**WHAT TO PRODUCE**
Repeat, exactly, the run of lines that opens with the line containing "for node in" and closes with the line containing "imported = [obj", and leave all other lines out.

(Data extracted from a collection)
* * * *
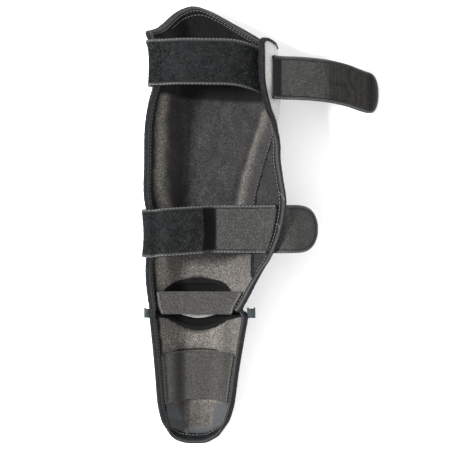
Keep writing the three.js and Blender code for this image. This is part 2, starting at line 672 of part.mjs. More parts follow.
// The rounded tab under the side flap.
const TAB_FALL = [
  { out: 0.25, fall: 0.06 },
  { out: 0.6, fall: 0.28 },
  { out: 0.9, fall: 0.58 },
];
const underFlap = FLAP + SEAT + PIPING / 5 + STRAP / 2;
const tabSeat = (w, y, down) => flapAt(w, y, -underFlap - down);
const tabRoot = tabSeat(1, innerPlace, BINDING / 2);
const tabSteps = 10;
const tabStrap = acrossRound.map((s) => {
  const y = innerPlace + (s * MIDDLE_STRAP_WIDTH) / 2;
  const run = TAB_FALL.map(
    (row) => new THREE.Vector3(tabRoot.x + row.out * TAB_LENGTH, y, tabRoot.z - row.fall * TAB_LENGTH),
  );
  return through([tabSeat(0.68, y, 0), tabSeat(1, y, BINDING / 2), ...run], tabSteps).map((p, j) => {
    const half = (s * MIDDLE_STRAP_WIDTH * roundEnd(j / tabSteps, TAB_LENGTH, MIDDLE_STRAP_WIDTH)) / 2;
    return p.setY(innerPlace + half);
  });
});
addSlab("middle_outer_tab", "strap", tabStrap, -STRAP / 2, STRAP / 2);
addPiping("middle_tab_binding", tabStrap, -STRAP / 2, STRAP / 2, outline(tabStrap));

// Instep shell

const alongInstep = steps(0, 1, 11);
addPiece("instep_cover", "cover", wallBetween(instep.outer, instep.face, acrossShell, alongInstep));
addPiece(
  "instep_lining",
  "lining",
  wallBetween(
    (a, b) => instep.lifted(a, b, GAP),
    (a, b) => instep.lifted(a, b, GAP + LINING),
    acrossShell,
    alongInstep,
  ),
);

// From the open end's left corner along it, then round the right rim, the toe and the left rim.
const instepEdge = [
  ...acrossShell.map((a) => [a, 0]),
  ...alongInstep.slice(1).map((b) => [1, b]),
  ...acrossShell.toReversed().slice(1).map((a) => [a, 1]),
  ...alongInstep.toReversed().slice(1, -1).map((b) => [0, b]),
];
const instepEdgeFrames = edgeFrames(instepEdge.map(([a, b]) => layersAt(instep, a, b)));
addPiece("instep_binding", "binding", sweep(instepEdgeFrames, bindingSection));

// Elastics

// The wide elastic follows the instep lining and stands clear of it in the middle.
const onLining = GAP + LINING + GAP;
const elasticLines = steps(-0.5, 0.5, 4).map((s) => {
  const y = -ANKLE_SPACE - INSTEP_ELASTIC_PLACE + s * INSTEP_ELASTIC_WIDTH;
  return acrossShell.slice(1, -1).map((a) => {
    const raised = Math.sin(Math.PI * a);
    const b = alongFor(instep, a, y + raised * ELASTIC_BOW);
    return instep.lifted(a, b, onLining + SEAT + raised ** 2 * ELASTIC_RISE);
  });
});
addSlab("instep_elastic", "elastic", elasticLines, 0, ELASTIC);

// The narrow elastic crosses between the rims of the shin shell.
const ankleLines = steps(-0.5, 0.5, 2).map((s) => {
  const y = ANKLE_ELASTIC_PLACE + s * ANKLE_ELASTIC_WIDTH;
  const onWall = (a) => {
    const past = Math.max(shin.face(a, 0).y - y, 0);
    return shin.lifted(a, alongFor(shin, a, y), onLining + SEAT + SEAT + past / 2).setY(y);
  };
  const left = onWall(0.07);
  const right = onWall(0.94);
  return steps(0, 1, 12).map((t) => {
    const p = left.clone().lerp(right, t);
    p.z -= Math.sin(Math.PI * t) * 3;
    return p;
  });
});
addSlab("ankle_elastic", "elastic", ankleLines, -ELASTIC / 2, ELASTIC / 2);

// Ankle

// The flexible sheet between the shells' open ends, which dips towards the surface that the guard lies on.
const FLAP_FROM = 5; // first face across that it reaches, from either side
const FLAP_DIP = 9;
const pastBinding = (frame) =>
  frame.origin
    .clone()
    .addScaledVector(frame.outward, frame.start + (SEAT + BINDING) * frame.mitre + GAP + SEAT);
const joiningSheet = acrossShell.slice(FLAP_FROM, -FLAP_FROM).map((a, i, inside) => {
  const column = FLAP_FROM + i;
  const high = pastBinding(shinEdgeFrames[lowStations.length - 1 + FACES_ACROSS - column]);
  const low = pastBinding(instepEdgeFrames[column]);
  const under = Math.sin((Math.PI * i) / (inside.length - 1));
  return steps(0, 1, 5).map((t) => {
    const p = high.clone().lerp(low, t);
    const dip = Math.sin(Math.PI * t) * under * FLAP_DIP;
    return p.setZ(Math.max(p.z - dip, JOINING_FLAP / 2 + GAP));
  });
});
addSlab("ankle_joining_flap", "cover", joiningSheet, -JOINING_FLAP / 2, JOINING_FLAP / 2);

// A folded end of the webbing that holds the shells together, against the outside of both rims.
function addAnkleTab(name, a, side, spread) {
  const rims = [shin, instep].map((shell) => shell.outer(a, 0).lerp(shell.lifted(a, 0, LINING), 0.5));
  const furthest = Math.max(...rims.map((p) => side * p.x));
  const x = furthest + (EDGE + LINING) / 2 + BINDING / 5 + SEAT + TAB_WEBBING / 2;
  const z = rims[0].z;
  const fold = [[0, -10], [0, -4], [0.15, -1], [0.5, 0], [0.85, -1], [1, -4], [1, -10]];
  const sheet = [-0.5, 0, 0.5].map((s) =>
    fold.map(([out, up]) => new THREE.Vector3(side * (x + out * spread), s * TAB_WIDTH - TAB_OFFSET, z + up)),
  );
  addSlab(name, "binding", sheet, -TAB_WEBBING / 2, TAB_WEBBING / 2);
}
addAnkleTab("ankle_tab_left", 0, -1, TIGHT_FOLD);
addAnkleTab("ankle_tab_right", 1, 1, LOOSE_FOLD);

// The origin is under the middle of the whole guard, on the surface that it lies on.
const whole = new THREE.Box3().setFromObject(guard);
const middle = whole.getCenter(new THREE.Vector3());
guard.position.set(-middle.x, -middle.y, -whole.min.z);

export default guard;
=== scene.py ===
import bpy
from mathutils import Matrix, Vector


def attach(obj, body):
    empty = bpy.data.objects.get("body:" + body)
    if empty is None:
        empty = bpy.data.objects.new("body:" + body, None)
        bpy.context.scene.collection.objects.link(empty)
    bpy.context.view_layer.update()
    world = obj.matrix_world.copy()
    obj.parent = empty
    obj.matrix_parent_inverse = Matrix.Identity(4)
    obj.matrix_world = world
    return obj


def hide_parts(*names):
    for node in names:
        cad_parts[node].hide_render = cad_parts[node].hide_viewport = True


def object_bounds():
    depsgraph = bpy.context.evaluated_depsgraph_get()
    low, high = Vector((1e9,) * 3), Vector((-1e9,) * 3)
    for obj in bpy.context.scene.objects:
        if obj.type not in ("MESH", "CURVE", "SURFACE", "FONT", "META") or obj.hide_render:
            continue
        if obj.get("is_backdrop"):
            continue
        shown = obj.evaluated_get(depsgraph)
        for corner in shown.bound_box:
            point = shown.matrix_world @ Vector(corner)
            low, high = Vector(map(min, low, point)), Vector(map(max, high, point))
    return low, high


bl_info = {
    "name": "Shin and Instep Guard",
    "version": (1, 0, 0),
    "blender": (4, 5, 0),
    "location": "3D View > Sidebar > Guard",
    "description": "Builds a padded shin and instep guard with its straps, bindings and elastics",
    "category": "Add Mesh",
}

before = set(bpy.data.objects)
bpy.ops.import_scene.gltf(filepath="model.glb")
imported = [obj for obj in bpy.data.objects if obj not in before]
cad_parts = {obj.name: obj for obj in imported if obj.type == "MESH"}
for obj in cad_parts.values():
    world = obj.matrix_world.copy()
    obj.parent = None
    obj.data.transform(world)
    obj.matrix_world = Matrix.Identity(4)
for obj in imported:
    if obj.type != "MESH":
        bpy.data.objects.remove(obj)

import math

import bpy
import numpy as np
from bpy.props import FloatProperty, FloatVectorProperty, IntProperty, PointerProperty

CAD_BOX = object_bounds()

# The guard's own frame is in millimetres; this takes it to the row frame.
SHIFT = np.array([-63.465, -82.3375, 0.0483])

# Main sizes of the guard in millimetres, as in its source
SHIN_LENGTH = 264.0
SHIN_WIDTH = 110.0
SHIN_HEIGHT = 85.0
KNEE_REACH = 33.0
ANKLE_BAY = 27.0
SHIN_PAD = 16.0
ANKLE_SPACE = 6.0
INSTEP_LENGTH = 109.0
INSTEP_WIDTH = 97.0
INSTEP_HEIGHT = 46.0
TOE_REACH = 17.0
INSTEP_BAY = 14.0
INSTEP_PAD = 11.0
EDGE = 3.0
LINING = 1.5
BINDING = 3.0
GAP = 0.3
SEAT = 0.6
FLAP = 2.4
STRAP = 2.6
PIPING = 2.6
SEAM_LOW = 0.11
SEAM_HIGH = 0.663
SEAM_STEP = 0.016
ANKLE_CORNER, FAR_CORNER = 2.0, 6.0
RIM_SIDE = (EDGE + LINING) / 2 + BINDING / 5

# A shell's inner face goes through nine places, from its left rim under the leg to its right rim.
PAD = np.array([0, 0.3, 1.15, 1.3, 1.25, 1.2, 0.95, 0.35, 0])
KNEE = np.array([0, 0.08, 0.22, 0.86, 1, 0.36, -0.3, -0.3, -0.12])
ANKLE = np.array([0, 0.3, 0.72, 0.96, 1, 0.97, 0.75, 0.3, 0])
OPEN = np.array([0, 0, 0.1, 0.67, 1, 0.78, 0.2, 0, 0])
TOE = np.array([0, 0.5, 0.77, 0.95, 1, 0.95, 0.74, 0.47, 0])

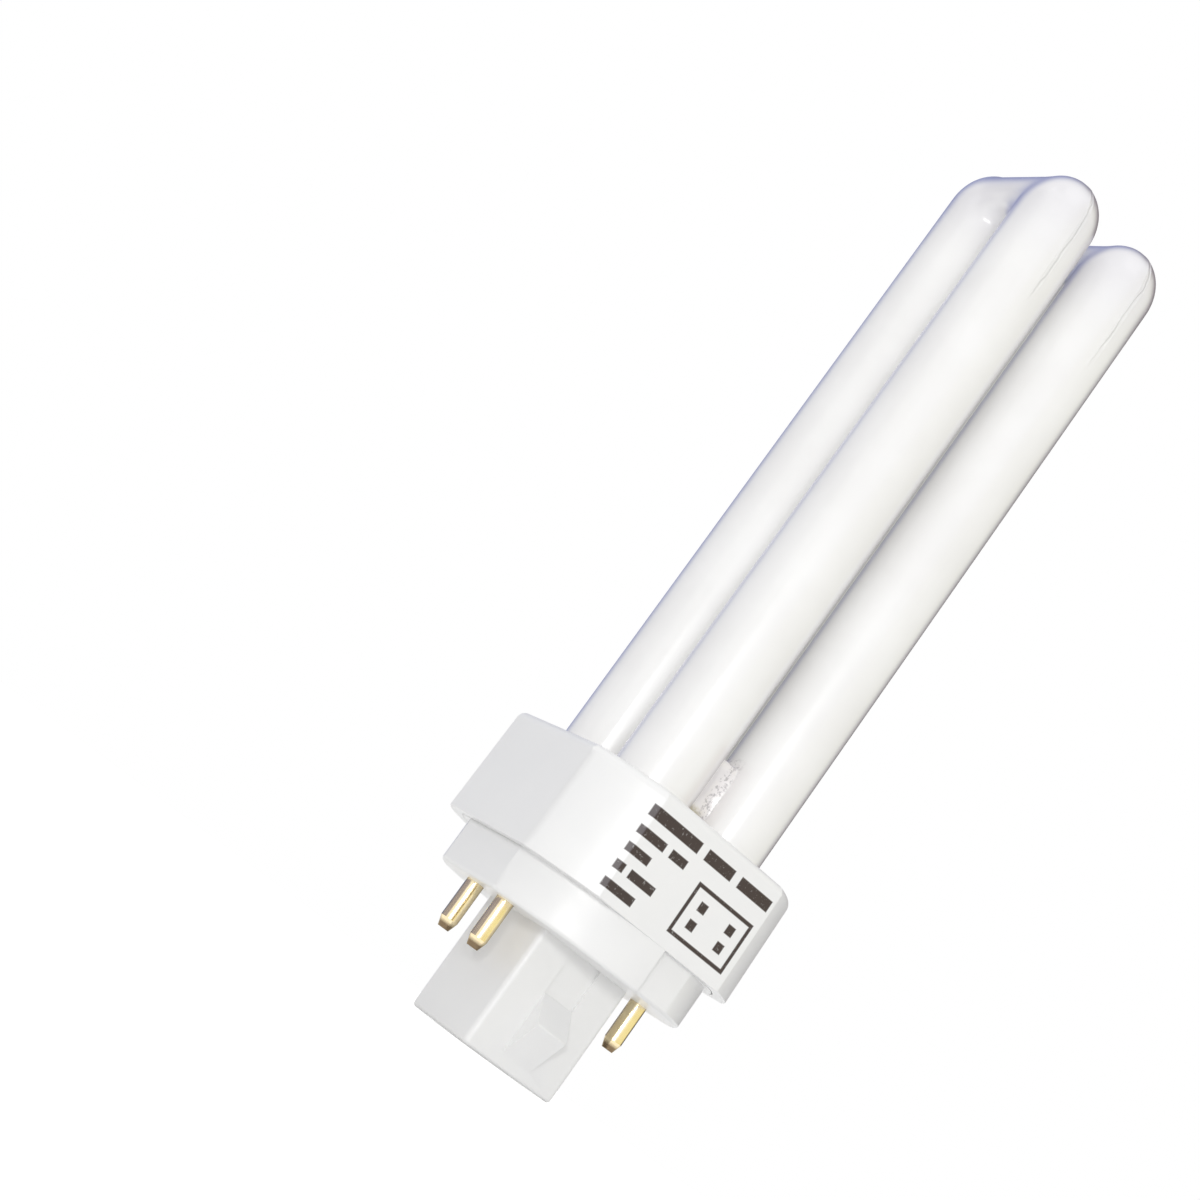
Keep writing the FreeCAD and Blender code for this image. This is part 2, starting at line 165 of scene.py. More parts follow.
class SharedEffects:
    """Effects that more than one finish uses, each built once as a node group."""

    def __init__(self) -> None:
        """Builds the groups."""
        self.mottle = self._mottle()
        self.grain = self._grain()
        self.marks = self._marks()
        self.level = self._level()

    def _mottle(self) -> Tree:
        """Slow clouds that shift a colour a little, as on moulded plastic or a sprayed coat.

        Returns:
            The node group.
        """
        graph, given = effect_group(
            "soft_mottle", {"Scale": 100.0, "Amount": 0.1, "Colour": WHITE, "Other Colour": WHITE},
            {"Colour": COLOUR})
        noise = graph.noise(given["Place"], given["Scale"], detail=3.0, roughness=0.55)
        cloud = graph.ramp(noise, low=0.35, high=0.68)
        share = graph.product(cloud, given["Amount"])
        graph.add("NodeGroupOutput", values={
            "Colour": graph.blend(share, given["Colour"], given["Other Colour"])})
        return graph.tree

    def _grain(self) -> Tree:
        """A fine relief and the change of gloss that goes with it.

        Returns:
            The node group.
        """
        graph, given = effect_group(
            "fine_grain", {"Scale": 3000.0, "Roughness": 0.3, "Spread": 0.05},
            {"Height": FLOAT, "Roughness": FLOAT})
        fine = graph.noise(given["Place"], given["Scale"], detail=4.0, roughness=0.6)
        coarse = graph.noise(given["Place"], graph.product(given["Scale"], 0.07), detail=2.0)
        change = graph.product(graph.maths("SUBTRACT", coarse, 0.5), given["Spread"])
        graph.add("NodeGroupOutput", values={
            "Height": fine, "Roughness": graph.maths("ADD", change, given["Roughness"])})
        return graph.tree

    def _marks(self) -> Tree:
        """Long thin marks that run one way, from drawing a wire or wiping a surface.

        Returns:
            The node group.
        """
        graph, given = effect_group(
            "drawn_marks", {"Scale": 900.0, "Stretch": 0.03, "Low": 0.5, "High": 0.7},
            {"Mask": FLOAT, "Height": FLOAT})
        squeeze = graph.add("ShaderNodeCombineXYZ", values={"X": 1.0, "Y": 1.0, "Z": given["Stretch"]})
        along = graph.add("ShaderNodeVectorMath", {"operation": "MULTIPLY"},
                          {0: given["Place"], 1: squeeze.outputs[0]})
        noise = graph.noise(along.outputs[0], given["Scale"], detail=5.0, roughness=0.65)
        mask = graph.add("ShaderNodeMapRange", values={
            "Value": noise, "From Min": given["Low"], "From Max": given["High"]})
        graph.add("NodeGroupOutput", values={"Mask": mask.outputs[0], "Height": noise})
        return graph.tree

    def _level(self) -> Tree:
        """A soft band between two heights on the lamp.

        Returns:
            The node group.
        """
        graph, given = effect_group(
            "level_band", {"Bottom": 0.0, "Top": 0.01, "Softness": 0.0005}, {"Mask": FLOAT})
        height = graph.axes(given["Place"])[2]
        above = graph.maths("SUBTRACT", height, given["Bottom"])
        below = graph.maths("SUBTRACT", given["Top"], height)
        graph.add("NodeGroupOutput", values={"Mask": graph.inside(above, below, given["Softness"])})
        return graph.tree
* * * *
**SOLUTION**
    for node in names:
        cad_parts[node].hide_render = cad_parts[node].hide_viewport = True


def object_bounds():
    depsgraph = bpy.context.evaluated_depsgraph_get()
    low, high = Vector((1e9,) * 3), Vector((-1e9,) * 3)
    for obj in bpy.context.scene.objects:
        if obj.type not in ("MESH", "CURVE", "SURFACE", "FONT", "META") or obj.hide_render:
            continue
        if obj.get("is_backdrop"):
            continue
        shown = obj.evaluated_get(depsgraph)
        for corner in shown.bound_box:
            point = shown.matrix_world @ Vector(corner)
            low, high = Vector(map(min, low, point)), Vector(map(max, high, point))
    return low, high


bl_info = {
    "name": "Shin and Instep Guard",
    "version": (1, 0, 0),
    "blender": (4, 5, 0),
    "location": "3D View > Sidebar > Guard",
    "description": "Builds a padded shin and instep guard with its straps, bindings and elastics",
    "category": "Add Mesh",
}

before = set(bpy.data.objects)
bpy.ops.import_scene.gltf(filepath="model.glb")
imported = [obj for obj in bpy.data.objects if obj not in before]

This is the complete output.